◆ Task goal ◆
Return only the lines running from the line with "extrude(amount=RIB_TOP - RIB_FOOT)" down to the line with "for corner in", both included, exactly as they appear.

◆ Provided material ◆
━━━
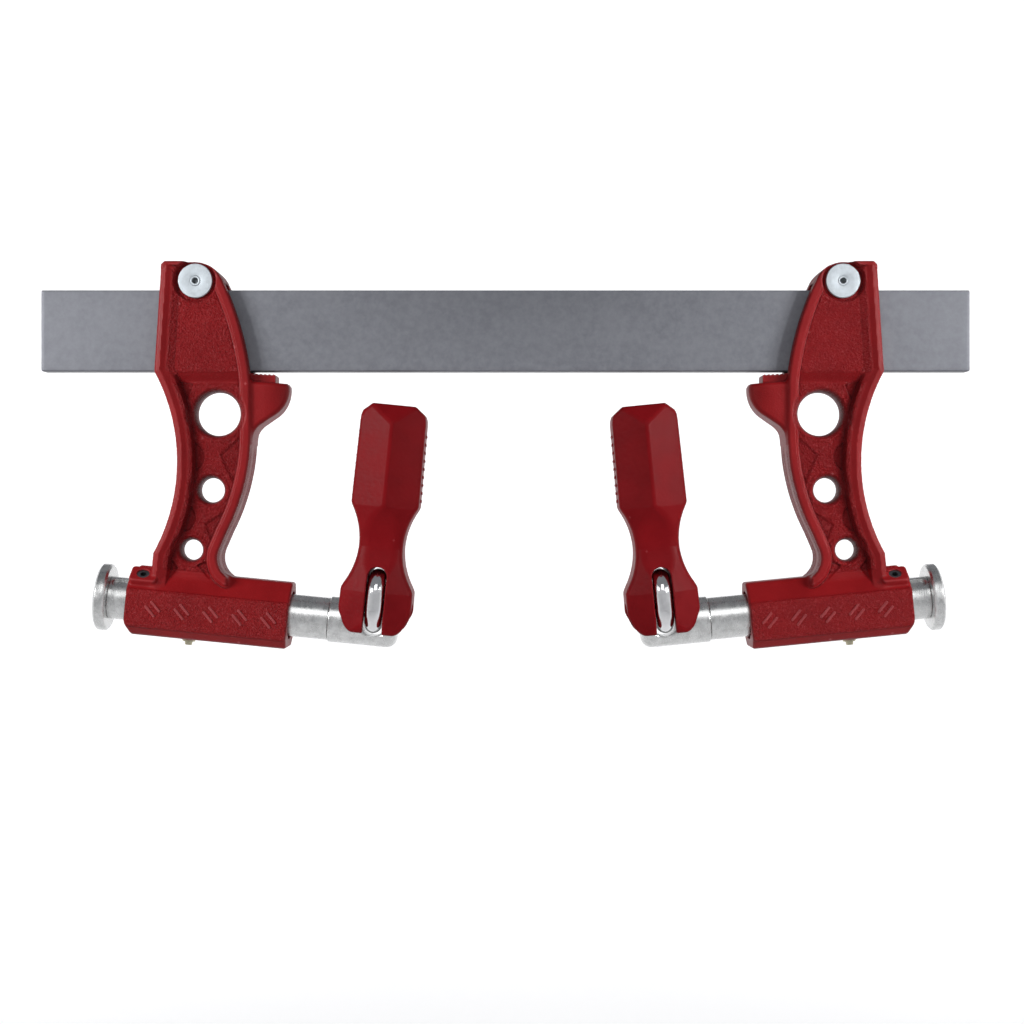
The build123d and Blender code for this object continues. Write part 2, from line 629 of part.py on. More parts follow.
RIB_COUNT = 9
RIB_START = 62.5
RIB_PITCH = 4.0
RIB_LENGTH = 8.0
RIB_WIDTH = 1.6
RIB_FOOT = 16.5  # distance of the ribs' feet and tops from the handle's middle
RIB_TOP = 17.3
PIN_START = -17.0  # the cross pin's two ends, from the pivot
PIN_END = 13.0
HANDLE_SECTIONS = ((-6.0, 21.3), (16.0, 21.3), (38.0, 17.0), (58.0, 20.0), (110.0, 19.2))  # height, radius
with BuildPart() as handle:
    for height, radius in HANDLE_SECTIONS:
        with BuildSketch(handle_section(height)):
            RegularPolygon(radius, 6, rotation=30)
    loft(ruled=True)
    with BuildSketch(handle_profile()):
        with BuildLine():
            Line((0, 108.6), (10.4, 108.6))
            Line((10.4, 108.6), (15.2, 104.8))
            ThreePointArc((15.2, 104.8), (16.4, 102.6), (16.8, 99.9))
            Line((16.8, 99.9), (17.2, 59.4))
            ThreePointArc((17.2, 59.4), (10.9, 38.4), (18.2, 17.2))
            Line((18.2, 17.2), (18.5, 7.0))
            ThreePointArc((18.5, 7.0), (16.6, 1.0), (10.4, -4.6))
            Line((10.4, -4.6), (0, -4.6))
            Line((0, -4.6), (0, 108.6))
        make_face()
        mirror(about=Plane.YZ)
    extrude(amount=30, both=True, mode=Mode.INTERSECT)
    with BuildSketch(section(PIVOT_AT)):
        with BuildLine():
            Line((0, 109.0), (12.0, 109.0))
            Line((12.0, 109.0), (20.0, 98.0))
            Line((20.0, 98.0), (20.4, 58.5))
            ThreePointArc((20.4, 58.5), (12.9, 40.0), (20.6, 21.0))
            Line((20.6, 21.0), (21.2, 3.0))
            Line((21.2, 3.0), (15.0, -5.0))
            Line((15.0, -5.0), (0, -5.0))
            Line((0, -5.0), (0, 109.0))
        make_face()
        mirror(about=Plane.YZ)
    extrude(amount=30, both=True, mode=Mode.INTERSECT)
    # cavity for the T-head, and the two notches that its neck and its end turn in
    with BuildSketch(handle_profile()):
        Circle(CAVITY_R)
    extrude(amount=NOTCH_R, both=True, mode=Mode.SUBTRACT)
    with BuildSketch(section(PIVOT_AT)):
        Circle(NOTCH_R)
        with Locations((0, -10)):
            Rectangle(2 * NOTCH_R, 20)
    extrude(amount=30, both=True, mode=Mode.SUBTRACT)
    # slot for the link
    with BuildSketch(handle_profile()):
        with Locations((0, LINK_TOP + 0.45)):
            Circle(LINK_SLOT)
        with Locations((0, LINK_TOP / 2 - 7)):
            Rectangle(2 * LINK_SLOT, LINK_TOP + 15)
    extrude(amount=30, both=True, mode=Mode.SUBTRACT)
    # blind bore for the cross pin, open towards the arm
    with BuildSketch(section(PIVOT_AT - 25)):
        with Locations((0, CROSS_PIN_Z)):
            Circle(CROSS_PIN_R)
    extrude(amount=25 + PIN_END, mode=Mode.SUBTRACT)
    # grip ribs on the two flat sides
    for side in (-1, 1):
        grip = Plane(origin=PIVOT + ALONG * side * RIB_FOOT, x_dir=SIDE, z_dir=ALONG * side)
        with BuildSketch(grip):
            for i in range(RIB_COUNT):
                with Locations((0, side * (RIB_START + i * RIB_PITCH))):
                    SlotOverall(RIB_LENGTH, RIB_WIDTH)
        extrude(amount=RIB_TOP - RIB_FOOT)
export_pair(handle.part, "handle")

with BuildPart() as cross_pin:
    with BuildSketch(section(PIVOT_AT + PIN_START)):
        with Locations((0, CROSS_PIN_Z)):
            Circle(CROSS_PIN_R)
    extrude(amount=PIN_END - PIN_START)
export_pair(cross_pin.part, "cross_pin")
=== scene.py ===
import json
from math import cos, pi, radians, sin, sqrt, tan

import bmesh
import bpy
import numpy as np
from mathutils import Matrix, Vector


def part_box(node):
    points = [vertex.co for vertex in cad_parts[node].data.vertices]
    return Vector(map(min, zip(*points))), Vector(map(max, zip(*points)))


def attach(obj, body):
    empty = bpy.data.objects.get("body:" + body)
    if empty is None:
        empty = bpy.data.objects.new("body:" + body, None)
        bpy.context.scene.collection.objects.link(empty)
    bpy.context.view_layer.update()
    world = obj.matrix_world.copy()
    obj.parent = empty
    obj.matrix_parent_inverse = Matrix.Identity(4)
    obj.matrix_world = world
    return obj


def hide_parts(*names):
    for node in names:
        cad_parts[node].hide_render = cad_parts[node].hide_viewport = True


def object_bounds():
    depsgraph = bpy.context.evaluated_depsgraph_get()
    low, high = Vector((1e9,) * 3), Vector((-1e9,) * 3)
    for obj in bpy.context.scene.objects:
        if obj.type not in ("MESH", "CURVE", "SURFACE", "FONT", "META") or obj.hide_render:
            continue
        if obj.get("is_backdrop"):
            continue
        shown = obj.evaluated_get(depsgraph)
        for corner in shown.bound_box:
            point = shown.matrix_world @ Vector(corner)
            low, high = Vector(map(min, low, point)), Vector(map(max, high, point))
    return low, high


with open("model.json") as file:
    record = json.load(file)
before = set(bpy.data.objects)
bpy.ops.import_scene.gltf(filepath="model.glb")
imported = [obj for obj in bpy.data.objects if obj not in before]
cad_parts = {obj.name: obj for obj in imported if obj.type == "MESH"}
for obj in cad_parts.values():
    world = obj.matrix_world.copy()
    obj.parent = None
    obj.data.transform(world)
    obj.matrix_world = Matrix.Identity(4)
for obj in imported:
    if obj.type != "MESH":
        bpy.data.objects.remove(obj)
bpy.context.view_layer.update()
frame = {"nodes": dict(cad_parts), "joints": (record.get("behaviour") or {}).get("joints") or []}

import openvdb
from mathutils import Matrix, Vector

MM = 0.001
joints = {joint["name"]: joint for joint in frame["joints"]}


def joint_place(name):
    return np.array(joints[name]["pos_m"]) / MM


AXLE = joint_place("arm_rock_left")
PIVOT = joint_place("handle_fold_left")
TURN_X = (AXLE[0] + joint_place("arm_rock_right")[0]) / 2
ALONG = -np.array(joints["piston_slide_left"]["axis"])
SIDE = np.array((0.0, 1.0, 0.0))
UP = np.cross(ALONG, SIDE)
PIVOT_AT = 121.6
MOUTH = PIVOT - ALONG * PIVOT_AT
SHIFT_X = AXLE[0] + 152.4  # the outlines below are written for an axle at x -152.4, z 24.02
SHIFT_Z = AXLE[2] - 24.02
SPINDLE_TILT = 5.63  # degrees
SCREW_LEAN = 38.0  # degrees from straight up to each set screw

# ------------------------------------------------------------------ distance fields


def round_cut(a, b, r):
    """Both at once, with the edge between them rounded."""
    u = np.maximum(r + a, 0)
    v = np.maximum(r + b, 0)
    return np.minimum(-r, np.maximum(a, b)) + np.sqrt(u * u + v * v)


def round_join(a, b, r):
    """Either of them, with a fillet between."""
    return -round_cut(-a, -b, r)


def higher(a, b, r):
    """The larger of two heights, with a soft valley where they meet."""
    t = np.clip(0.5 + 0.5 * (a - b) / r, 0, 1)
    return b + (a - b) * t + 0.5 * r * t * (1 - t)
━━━
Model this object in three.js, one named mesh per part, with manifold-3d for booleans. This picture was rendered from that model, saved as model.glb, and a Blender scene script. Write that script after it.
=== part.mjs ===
━━━
◆ Solution to the problem ◆
        extrude(amount=RIB_TOP - RIB_FOOT)
export_pair(handle.part, "handle")

with BuildPart() as cross_pin:
    with BuildSketch(section(PIVOT_AT + PIN_START)):
        with Locations((0, CROSS_PIN_Z)):
            Circle(CROSS_PIN_R)
    extrude(amount=PIN_END - PIN_START)
export_pair(cross_pin.part, "cross_pin")
=== scene.py ===
import json
from math import cos, pi, radians, sin, sqrt, tan

import bmesh
import bpy
import numpy as np
from mathutils import Matrix, Vector


def part_box(node):
    points = [vertex.co for vertex in cad_parts[node].data.vertices]
    return Vector(map(min, zip(*points))), Vector(map(max, zip(*points)))


def attach(obj, body):
    empty = bpy.data.objects.get("body:" + body)
    if empty is None:
        empty = bpy.data.objects.new("body:" + body, None)
        bpy.context.scene.collection.objects.link(empty)
    bpy.context.view_layer.update()
    world = obj.matrix_world.copy()
    obj.parent = empty
    obj.matrix_parent_inverse = Matrix.Identity(4)
    obj.matrix_world = world
    return obj


def hide_parts(*names):
    for node in names:
        cad_parts[node].hide_render = cad_parts[node].hide_viewport = True


def object_bounds():
    depsgraph = bpy.context.evaluated_depsgraph_get()
    low, high = Vector((1e9,) * 3), Vector((-1e9,) * 3)
    for obj in bpy.context.scene.objects:
        if obj.type not in ("MESH", "CURVE", "SURFACE", "FONT", "META") or obj.hide_render:
            continue
        if obj.get("is_backdrop"):
            continue
        shown = obj.evaluated_get(depsgraph)
        for corner in shown.bound_box:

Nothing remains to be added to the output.